* What you should do *
Comb the records below for the string "FreeCAD" and copy each line where it turns up.

* Dataset records *
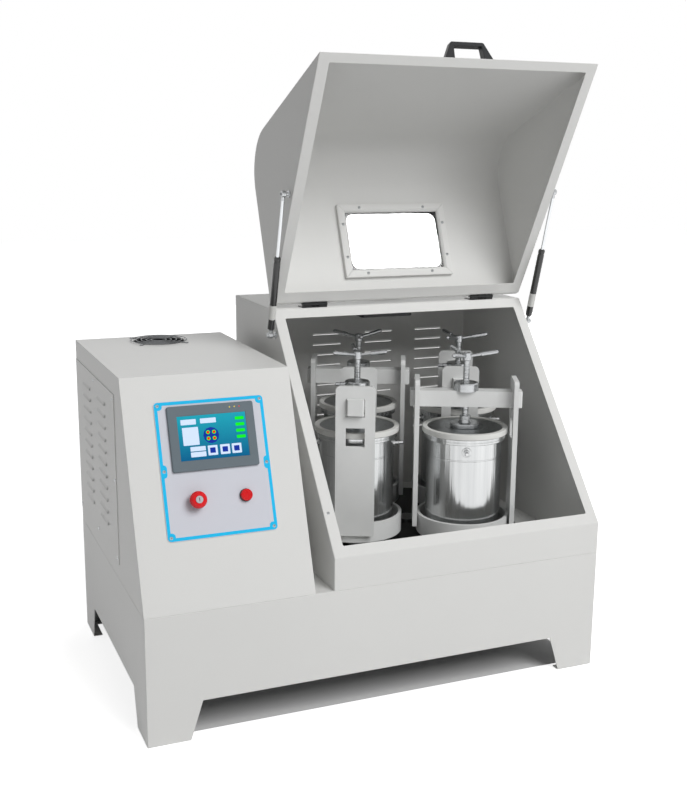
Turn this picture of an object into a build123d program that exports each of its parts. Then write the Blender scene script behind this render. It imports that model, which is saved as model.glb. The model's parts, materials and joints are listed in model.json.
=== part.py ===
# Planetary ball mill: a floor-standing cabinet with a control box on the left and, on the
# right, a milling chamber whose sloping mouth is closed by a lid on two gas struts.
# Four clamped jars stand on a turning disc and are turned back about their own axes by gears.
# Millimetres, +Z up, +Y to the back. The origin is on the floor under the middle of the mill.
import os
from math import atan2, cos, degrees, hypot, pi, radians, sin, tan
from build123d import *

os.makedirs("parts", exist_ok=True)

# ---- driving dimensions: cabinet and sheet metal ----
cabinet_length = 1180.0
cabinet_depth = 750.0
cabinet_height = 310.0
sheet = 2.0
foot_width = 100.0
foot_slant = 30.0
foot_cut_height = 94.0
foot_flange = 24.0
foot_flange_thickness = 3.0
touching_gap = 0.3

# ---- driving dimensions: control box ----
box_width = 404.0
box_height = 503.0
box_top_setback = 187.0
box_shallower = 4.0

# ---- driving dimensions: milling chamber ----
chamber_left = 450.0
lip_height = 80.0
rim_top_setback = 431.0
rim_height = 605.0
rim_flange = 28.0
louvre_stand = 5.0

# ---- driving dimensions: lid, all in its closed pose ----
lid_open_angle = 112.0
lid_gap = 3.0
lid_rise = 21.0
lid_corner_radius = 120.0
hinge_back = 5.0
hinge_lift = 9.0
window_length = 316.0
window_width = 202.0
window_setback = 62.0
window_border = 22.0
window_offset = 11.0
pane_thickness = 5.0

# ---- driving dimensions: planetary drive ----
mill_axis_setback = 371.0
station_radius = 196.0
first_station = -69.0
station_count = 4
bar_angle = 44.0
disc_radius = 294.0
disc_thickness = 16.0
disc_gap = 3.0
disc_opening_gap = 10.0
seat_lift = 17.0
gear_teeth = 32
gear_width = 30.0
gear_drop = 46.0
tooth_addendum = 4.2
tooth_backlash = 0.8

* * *

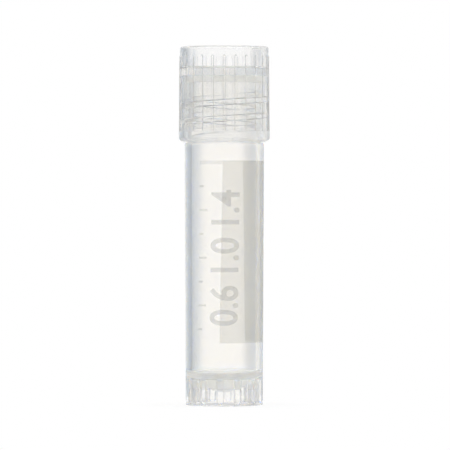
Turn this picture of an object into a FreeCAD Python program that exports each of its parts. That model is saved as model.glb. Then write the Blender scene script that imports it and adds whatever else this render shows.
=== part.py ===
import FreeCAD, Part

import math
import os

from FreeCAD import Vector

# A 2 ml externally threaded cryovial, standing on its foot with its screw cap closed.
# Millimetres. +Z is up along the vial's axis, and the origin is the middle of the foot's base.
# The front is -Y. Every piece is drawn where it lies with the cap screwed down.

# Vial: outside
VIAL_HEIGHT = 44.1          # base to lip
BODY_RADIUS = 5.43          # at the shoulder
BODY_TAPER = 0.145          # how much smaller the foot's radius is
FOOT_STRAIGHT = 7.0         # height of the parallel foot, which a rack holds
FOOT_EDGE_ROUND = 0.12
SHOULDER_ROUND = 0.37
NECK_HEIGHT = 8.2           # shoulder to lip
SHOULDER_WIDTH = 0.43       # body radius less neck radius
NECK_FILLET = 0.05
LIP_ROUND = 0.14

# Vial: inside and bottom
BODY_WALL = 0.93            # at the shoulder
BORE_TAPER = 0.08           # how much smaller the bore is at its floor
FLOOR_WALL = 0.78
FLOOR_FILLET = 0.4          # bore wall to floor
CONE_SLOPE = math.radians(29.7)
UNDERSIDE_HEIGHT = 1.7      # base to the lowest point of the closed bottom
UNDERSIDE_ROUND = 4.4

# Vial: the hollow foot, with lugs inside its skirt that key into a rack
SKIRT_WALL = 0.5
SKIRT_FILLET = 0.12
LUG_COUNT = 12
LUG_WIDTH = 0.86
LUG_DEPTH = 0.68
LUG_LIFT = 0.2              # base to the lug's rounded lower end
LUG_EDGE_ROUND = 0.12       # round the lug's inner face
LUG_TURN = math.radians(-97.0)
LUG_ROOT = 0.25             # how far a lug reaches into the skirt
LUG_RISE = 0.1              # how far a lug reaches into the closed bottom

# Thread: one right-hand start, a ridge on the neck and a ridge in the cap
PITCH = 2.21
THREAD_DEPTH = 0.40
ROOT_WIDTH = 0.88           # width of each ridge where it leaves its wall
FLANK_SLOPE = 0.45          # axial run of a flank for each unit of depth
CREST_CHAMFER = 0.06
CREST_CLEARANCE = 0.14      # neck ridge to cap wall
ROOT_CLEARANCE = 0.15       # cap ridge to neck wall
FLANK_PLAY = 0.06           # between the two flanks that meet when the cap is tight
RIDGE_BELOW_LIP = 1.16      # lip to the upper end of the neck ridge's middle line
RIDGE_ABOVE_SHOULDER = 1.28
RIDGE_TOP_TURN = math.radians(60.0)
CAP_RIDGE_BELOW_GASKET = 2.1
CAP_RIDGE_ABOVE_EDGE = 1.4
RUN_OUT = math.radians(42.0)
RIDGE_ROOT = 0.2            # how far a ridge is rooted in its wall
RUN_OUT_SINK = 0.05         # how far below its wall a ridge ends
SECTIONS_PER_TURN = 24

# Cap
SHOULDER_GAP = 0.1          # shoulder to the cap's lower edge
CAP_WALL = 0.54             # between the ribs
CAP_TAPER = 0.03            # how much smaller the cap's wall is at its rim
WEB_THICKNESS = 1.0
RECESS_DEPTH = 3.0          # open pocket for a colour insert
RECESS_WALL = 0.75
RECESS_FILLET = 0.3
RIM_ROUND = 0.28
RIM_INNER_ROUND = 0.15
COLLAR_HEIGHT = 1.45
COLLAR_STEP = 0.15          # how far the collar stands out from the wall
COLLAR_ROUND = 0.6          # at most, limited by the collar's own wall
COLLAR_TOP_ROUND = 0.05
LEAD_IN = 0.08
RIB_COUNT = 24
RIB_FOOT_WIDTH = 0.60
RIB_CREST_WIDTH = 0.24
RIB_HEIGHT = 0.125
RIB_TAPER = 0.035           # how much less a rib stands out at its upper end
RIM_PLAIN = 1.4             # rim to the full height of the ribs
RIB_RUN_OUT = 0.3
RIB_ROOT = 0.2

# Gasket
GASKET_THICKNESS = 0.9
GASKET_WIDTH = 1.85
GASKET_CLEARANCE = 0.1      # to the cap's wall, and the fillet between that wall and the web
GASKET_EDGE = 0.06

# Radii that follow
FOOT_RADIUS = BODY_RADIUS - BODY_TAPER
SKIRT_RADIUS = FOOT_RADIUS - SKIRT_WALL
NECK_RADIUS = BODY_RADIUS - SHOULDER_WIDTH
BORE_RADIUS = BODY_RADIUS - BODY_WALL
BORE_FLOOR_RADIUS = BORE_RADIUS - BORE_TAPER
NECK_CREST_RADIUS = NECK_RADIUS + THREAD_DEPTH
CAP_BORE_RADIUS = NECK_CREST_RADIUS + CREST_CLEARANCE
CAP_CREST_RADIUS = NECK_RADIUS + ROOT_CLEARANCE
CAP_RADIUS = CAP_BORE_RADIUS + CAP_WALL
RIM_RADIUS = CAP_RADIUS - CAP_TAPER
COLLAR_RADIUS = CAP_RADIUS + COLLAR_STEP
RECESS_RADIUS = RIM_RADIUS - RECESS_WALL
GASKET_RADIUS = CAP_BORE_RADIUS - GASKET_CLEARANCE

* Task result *
Turn this picture of an object into a FreeCAD Python program that exports each of its parts. That model is saved as model.glb. Then write the Blender scene script that imports it and adds whatever else this render shows.
import FreeCAD, Part
from FreeCAD import Vector